Оставив рабыню у столба, Фарлапал пошёл к амбару, чтобы там внутри посмотреть на месте, что можно приготовить к предстоящему развлечению. Добравшись до строения, он открыл ключом тяжёлый кованный замок, двумя руками оттянул на себя громоздкую дверь и когда та открылась настолько, чтобы он мог протиснуться, вошёл и прикрыл за собою вход. На ощупь нашарил рукой настенную полочку, где лежало огниво. Нашарил и торчащую в держаке лучину. Сноровисто зажёг огонь и осмотрелся. Его мысли крутились вокруг приготовлений к будущей потехе. Где привязать верёвки, где расчистить место и куда убрать мешающее добро. Времени было вдосталь и надсмотрщик не спеша приступил к воплощению задуманного. И когда он перетаскивал с места на место очередной мешок с мукой, вдруг ощутил чьё-то присутствие. Застыл и прислушался. Было тихо. Но на загривке зашевелились волосы и встали дыбом, а по спине пробежал холодок. Бросив мешок, Фарлапал резко развернулся, суматошно ища глазами неведомую опасность и заодно подыскивая что-нибудь в качестве оружия. Плетью, заткнутой за пояс, если что не отобьёшься. Он присмотрел среди сложенных в кучу лопат торчащий черенок вил и сделал к ним шаг. Ещё шаг и в животе Фарлапала поселился едкий и жгучий страх. Он шмыгнул к вилам, выхватил их и, выставив острия, медленно осматривался. Было по-прежнему тихо. Но страх и ощущение чьего-то присутствия не отпускали.

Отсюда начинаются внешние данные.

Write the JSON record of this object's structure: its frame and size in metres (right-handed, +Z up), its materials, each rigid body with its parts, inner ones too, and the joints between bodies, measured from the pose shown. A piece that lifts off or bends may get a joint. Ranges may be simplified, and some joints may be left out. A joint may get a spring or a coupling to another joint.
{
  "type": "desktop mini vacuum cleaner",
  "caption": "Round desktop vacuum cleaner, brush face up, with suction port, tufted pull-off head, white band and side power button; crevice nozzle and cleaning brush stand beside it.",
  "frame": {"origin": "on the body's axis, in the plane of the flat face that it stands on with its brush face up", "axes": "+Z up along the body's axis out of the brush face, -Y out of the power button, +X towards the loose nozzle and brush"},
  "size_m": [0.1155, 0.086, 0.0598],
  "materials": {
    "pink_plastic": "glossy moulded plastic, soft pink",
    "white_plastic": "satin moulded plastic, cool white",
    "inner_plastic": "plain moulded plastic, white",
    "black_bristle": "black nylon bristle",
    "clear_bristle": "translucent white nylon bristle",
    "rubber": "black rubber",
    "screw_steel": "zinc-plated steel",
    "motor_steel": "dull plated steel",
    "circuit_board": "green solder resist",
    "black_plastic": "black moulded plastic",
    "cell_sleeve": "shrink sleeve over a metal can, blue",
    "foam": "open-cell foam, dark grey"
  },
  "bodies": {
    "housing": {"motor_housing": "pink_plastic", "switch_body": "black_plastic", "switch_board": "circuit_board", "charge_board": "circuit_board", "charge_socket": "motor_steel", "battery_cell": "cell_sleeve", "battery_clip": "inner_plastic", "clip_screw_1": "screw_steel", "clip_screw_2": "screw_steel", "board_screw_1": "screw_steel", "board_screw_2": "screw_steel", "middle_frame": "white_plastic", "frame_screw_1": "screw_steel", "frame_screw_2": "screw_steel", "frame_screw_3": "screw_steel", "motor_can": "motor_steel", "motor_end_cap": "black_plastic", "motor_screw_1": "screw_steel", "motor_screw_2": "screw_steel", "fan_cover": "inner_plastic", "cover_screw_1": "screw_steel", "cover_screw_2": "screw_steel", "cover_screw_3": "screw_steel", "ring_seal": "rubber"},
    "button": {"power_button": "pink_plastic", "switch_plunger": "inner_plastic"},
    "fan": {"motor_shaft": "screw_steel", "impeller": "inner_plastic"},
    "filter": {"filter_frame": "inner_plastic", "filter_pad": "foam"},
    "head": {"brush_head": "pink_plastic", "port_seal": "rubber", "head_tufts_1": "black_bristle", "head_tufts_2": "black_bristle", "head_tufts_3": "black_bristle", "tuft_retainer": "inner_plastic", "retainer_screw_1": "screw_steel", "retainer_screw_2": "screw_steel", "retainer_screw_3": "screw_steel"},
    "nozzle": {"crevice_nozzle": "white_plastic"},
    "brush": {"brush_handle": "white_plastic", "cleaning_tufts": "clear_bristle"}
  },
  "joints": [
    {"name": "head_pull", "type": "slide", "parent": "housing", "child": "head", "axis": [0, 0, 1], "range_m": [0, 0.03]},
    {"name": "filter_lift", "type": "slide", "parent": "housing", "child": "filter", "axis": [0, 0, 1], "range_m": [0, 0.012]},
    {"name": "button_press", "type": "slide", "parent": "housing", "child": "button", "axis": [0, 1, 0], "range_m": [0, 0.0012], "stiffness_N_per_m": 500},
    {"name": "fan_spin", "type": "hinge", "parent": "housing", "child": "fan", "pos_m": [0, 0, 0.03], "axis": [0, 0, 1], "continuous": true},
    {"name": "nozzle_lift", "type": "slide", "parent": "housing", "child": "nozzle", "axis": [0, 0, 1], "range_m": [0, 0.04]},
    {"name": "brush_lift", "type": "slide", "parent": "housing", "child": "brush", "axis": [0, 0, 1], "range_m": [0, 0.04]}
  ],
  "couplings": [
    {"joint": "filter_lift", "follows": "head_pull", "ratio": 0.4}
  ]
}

Прождав, как ему показалось, очень долго, Фарлапал решил, наконец, выбраться из амбара. Настороженный и ловящий любой подозрительный звук, он шаг за шагом приближался к затворённой двери, кляня себя, что затворил её. Амбарная дверь была тяжёлой и здоровенной, открывать её придётся двумя руками… О, боги! Это значит, что какое-то время он не сможет защищаться! В животе по-прежнему едко сосало под ложечкой, а холодный пот стал заедать глаза. Фарлапал быстро промокнул рукавом лицо и… оторопел. Перед ним из ниоткуда возник незнакомец в сером балахоне, что носят обычно чтящие, но только никаких орденских знаков на нём не было. Лицо скрывал низко натянутый башлык. Не в силах пошевелиться – руки и ноги перестали подчиняться ему и быстро онемели – надсмотрщик с ужасом смотрел, как незнакомец медленно протягивает к нему руку. Обветренные пальцы с ногтями, больше похожими на когти, коснулись плеча. И в тот же миг ноги Фарлапала потеряли способность держать вес собственного тела. Он рухну как куль на пол. И уже снизу вверх смотрел на остающееся в тени лицо чужака. Из-под башлыка виднелась лишь узенькая полосочка губ. Бескровных. И ни намёка на чувства.
‒ Забудь Ламерну, ‒ сказал незнакомец тихим и до жути холодным голосом. ‒ Иначе мне придётся накормить тебя твоим же удилом.
Страх, сковавший грудину, не давал Фарлапалу вздохнуть. Он почувствовал, что весь покрылся липким потом, а боль в груди становилась всё сильнее и сильнее.
‒ Ты понял? ‒ от голоса чужака повеяло просто замогильным хладом.
Фарлапал понимал, что надо поскорей ответить. Ответить, что он всё понял и заректись приближаться к Ламерне. Но язык как прирос к гортани. Из уст надсмотрщика вырвался лишь мычащий стон. И тогда он как мог мотнул головой, выражая своё полное понимание…
А потом очнулся лежащим на полу. Незнакомца уже не было. Но остался ужас. На негнущихся ногах Фарлапал с трудом добрался до двери. Снаружи всё ещё стояла ночь. И очень хотелось поскорее посетить нужник.
Заканчивался второй день после попытки Фарлапала изнасиловать Томирис и последовавшего затем наказания. В первый день она едва стояла на ногах и могла работать только вполсилы. Антан, видимо имевший от Лауда какие-то приказания, лично следил, чтобы её не сильно донимали работой. На второй день Томирис чувствовала себя намного лучше, почти перестала обращать внимания на боль и синяки, да и настроение немного поднялось. Въедливого клопа почему-то за эти два дня она так и не увидела. У неё было странное впечатление, что он старался не показываться ей на глаза и обходил десятой дорогой.
И вот, когда вечером Томирис после стирки бесконечного белья с некоторой опаской приближалась к своей пристройке, в душе появилось смутное беспокойство. Маленький мирок своего жилища, она после той ночи уже не воспринимала как островок уединения. А ну-как опять заявится кто-то?